Permita-me discordar de você, apesar de todos os dias surgirem tecnologias e frameworks novos. Isso não quer dizer que precisamos dessas tecnologias para resolver os problemas de negócio da empresa, salvo em raras exceções. Existe um delicado equilíbrio em que nós arquitetos devemos trazer entre utilizar novas tecnologias e utilizar “Tecnologias Entediantes”. Esse jargão é melhor nesse link: https://mcfunley.com/choose-boring-technology
É importante notar duas coisas: Os fundamentos do desenvolvimento de software são basicamente os mesmos desde a sua criação. Quanto mais se foca nos assuntos que ‘não mudam’ mais fica fácil enxergar que as novidades na verdade são variações sobre o mesmo tema. E que o software sempre é limitado ao hardware que o executa (como se o software fosse um gás que expande e ocupa todo o volume disponível). Logo, nós profissionais de software devemos estar atentos a evolução dessa indústria. As linguagens de paradigma funcional são mais utilizadas atualmente pela estabilização do clock dos processadores e pelo barateamento da memória RAM. Atualmente está ocorrendo uma grande transição da arquitetura de processadores, será que todos estão prestando atenção?
É triste ver que isso acontece na maioria das empresas. Pior ainda é quando existe uma divisão entre times de desenvolvimento e times de sustentação. Geralmente repassando a equipes menos preparadas tecnicamente a missão de realizar a manutenção do software que irá operar a empresa, fazendo assim que a degradação do software seja ainda mais rápida.

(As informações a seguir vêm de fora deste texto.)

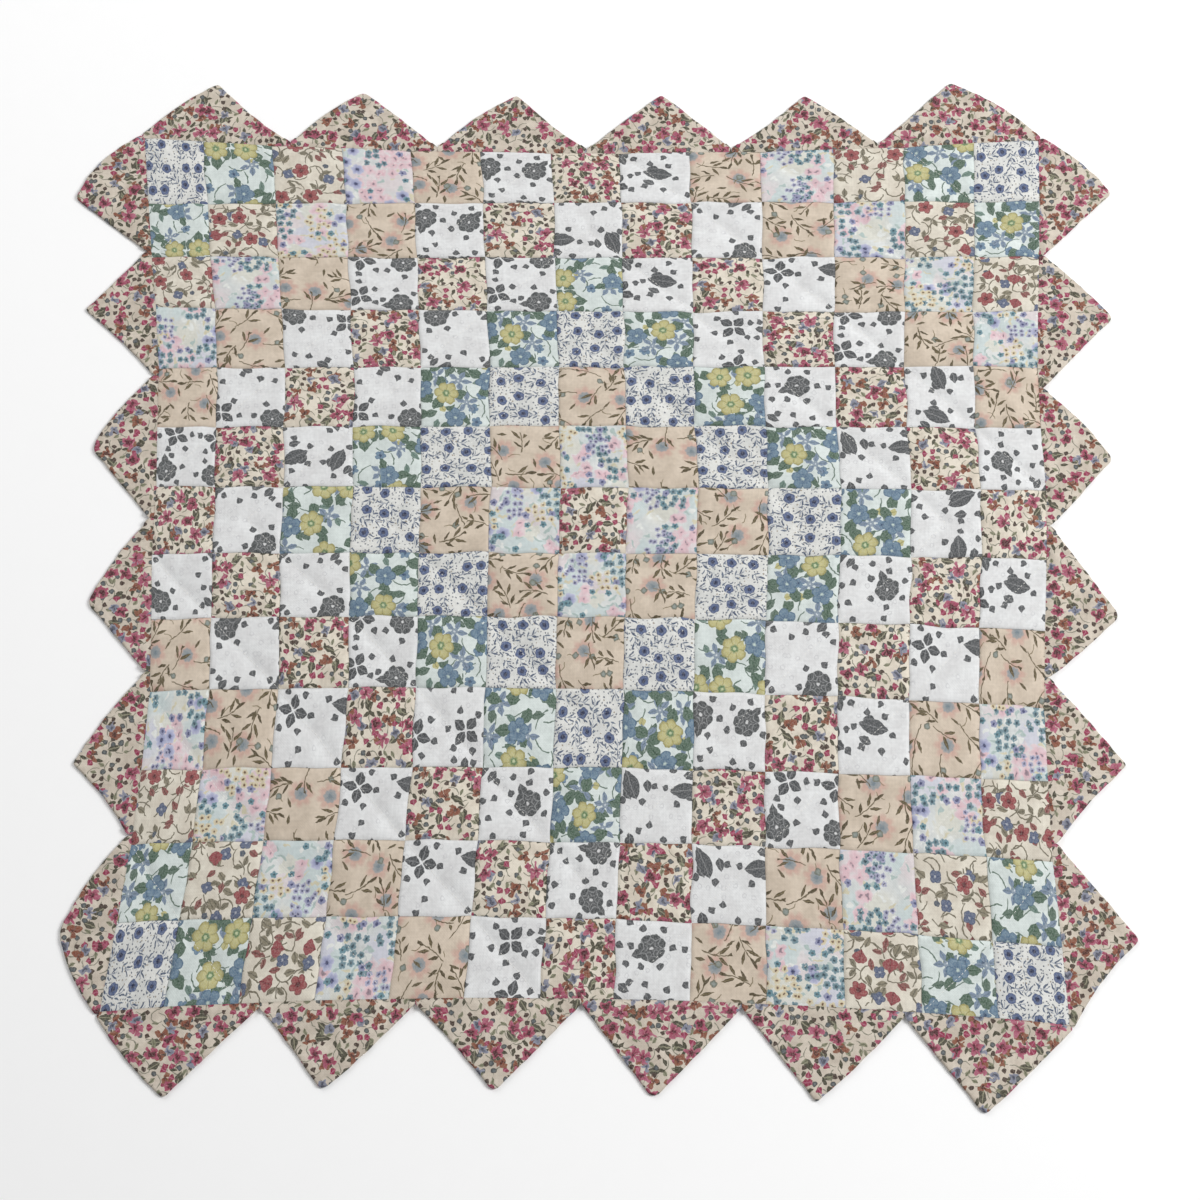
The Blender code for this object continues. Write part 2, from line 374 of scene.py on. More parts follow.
WIDEST = (0.1, 0.9)         # between these heights a packed point has its full outline
POINT_STEP = 1.25
POINT_MID = 0.95            # half a point's thickness
EDGE_ROUND = 1.0            # radius of its turned edge
EDGE_STRAY = 0.7            # how far its turned edge strays
EDGE_STRAY_LENGTH = 9
EDGE_FULLNESS = 0.15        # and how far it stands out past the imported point's on the whole
HEM = 5.5                   # width of the turned-in allowance along its slopes
HEM_STEP = (-0.9, 0.7)      # from here to here, counted from that width, its rise ends
HEM_START = 1.5             # over this much from the slope its rise sets in
HEM_RISE = 0.28
CROWN = 0.45                # rise from its slopes to its middle
CROWN_WIDTH = 14
POINT_PUCKER = 0.16
POINT_PUCKER_LENGTH = 9
POINT_LIE = 0.35
POINT_LIE_LENGTH = 40
NEAR_POINT = 110            # stretches of the panel's rim this near a point's middle may be at its base
AT_BASE = 1.2               # what is this near the panel's rim is held in its seam
JOIN = 7.0                  # over this much it rises from the height of the panel's rim to its own
JOIN_LIFT = 0.03            # how far it starts above the rim's height
JOIN_RISE = 0.9
JOIN_LEAST = 0.6            # share of its own height that it keeps there
UNDERLAP = 0.5              # how far its base tucks in beside the panel's last seam
EDGE_WALL = 0.02            # height of the wall between its face and its underside

# Rings of its mesh, as shares of its outline, on its face and underneath.
RINGS_IN = (1.0, 0.994, 0.984, 0.968, 0.945, 0.91, 0.87, 0.82, 0.76, 0.69, 0.6, 0.5, 0.4, 0.3, 0.2, 0.1)
RINGS_UNDER = (0.984, 0.93, 0.6, 0.3)

# Where its face and its underside lie on its baked map: left, bottom, width and height.
FACE_MAP = (0.015, 0.015, 0.97, 0.9)
UNDER_MAP = (0.2, 0.66, 0.6, 0.5)

RIM_STEPS = 12              # heights that are looked up along each square at the rim
INWARD = {"top": (0, -1), "right": (-1, 0), "bottom": (0, 1), "left": (1, 0)}   # the way in from each side

Rim = namedtuple("Rim", "line tree heights")        # the panel's rim, and the height of the cloth along it
Outline = namedtuple("Outline", "places middle at_base beside")


def outline_of(node):
    """A packed point's outline in mm, in order round its middle."""
    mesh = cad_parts[node].data
    low, high = WIDEST
    at_rim = [vert.co / MM for vert in mesh.vertices if low * MM < vert.co.z < high * MM]
    spots = sorted({(round(place.x, 2), round(place.y, 2)) for place in at_rim})
    middle = Vector((sum(x for x, _ in spots), sum(y for _, y in spots))) / len(spots)
    spots.sort(key=lambda spot: math.atan2(spot[1] - middle.y, spot[0] - middle.x))
    return [Vector(spot) for spot in spots]


def walk(outline, step):
    """Places at even steps along a closed outline."""
    lengths = [(after - before).length for before, after in zip(outline, outline[1:] + outline[:1])]
    count = round(sum(lengths) / step)
    pace = sum(lengths) / count
    result = []
    i = 0
    passed = 0.0
    for k in range(count):
        target = k * pace
        while passed + lengths[i] < target:
            passed += lengths[i]
            i += 1
        share = (target - passed) / lengths[i]
        result.append(outline[i].lerp(outline[(i + 1) % len(outline)], share))
    return result


def find_rim():
    """The panel's rim, with the height of the cloth along it, to be looked up by place."""
    spots = []
    for i in range(SQUARES * RIM_STEPS):
        far = i / RIM_STEPS
        spots += [(far, 0.0), (SQUARES, far), (SQUARES - far, SQUARES), (0.0, SQUARES - far)]
    tree = kdtree.KDTree(len(spots))
    heights = []
    for number, (across, down) in enumerate(spots):
        place = place_at(across, down)
        column = min(int(across), SQUARES - 1)
        row = min(int(down), SQUARES - 1)
        heights.append(cloth_height(column, row, across - column, down - row, place))
        tree.insert((place.x, place.y, 0.0), number)
    tree.balance()
    line = [CROSSINGS[row][column] for column, row in around_grid(SQUARES + 1)]
    return Rim(line, tree, heights)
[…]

Pelas nossas discussões, ficou claro para mim que é possível criar uma arquitetura simples, respeitando os objetivos de negócio, as restrições e os atributos de qualidade e mantendo proximidade com o time de negócios. Mas para evitar que seja uma arquitetura simplória, basta que o atributo Evolvability seja tratado como o mais importante? Entendo que sim, mas confesso que tenho a incerteza de que é o caminho correto.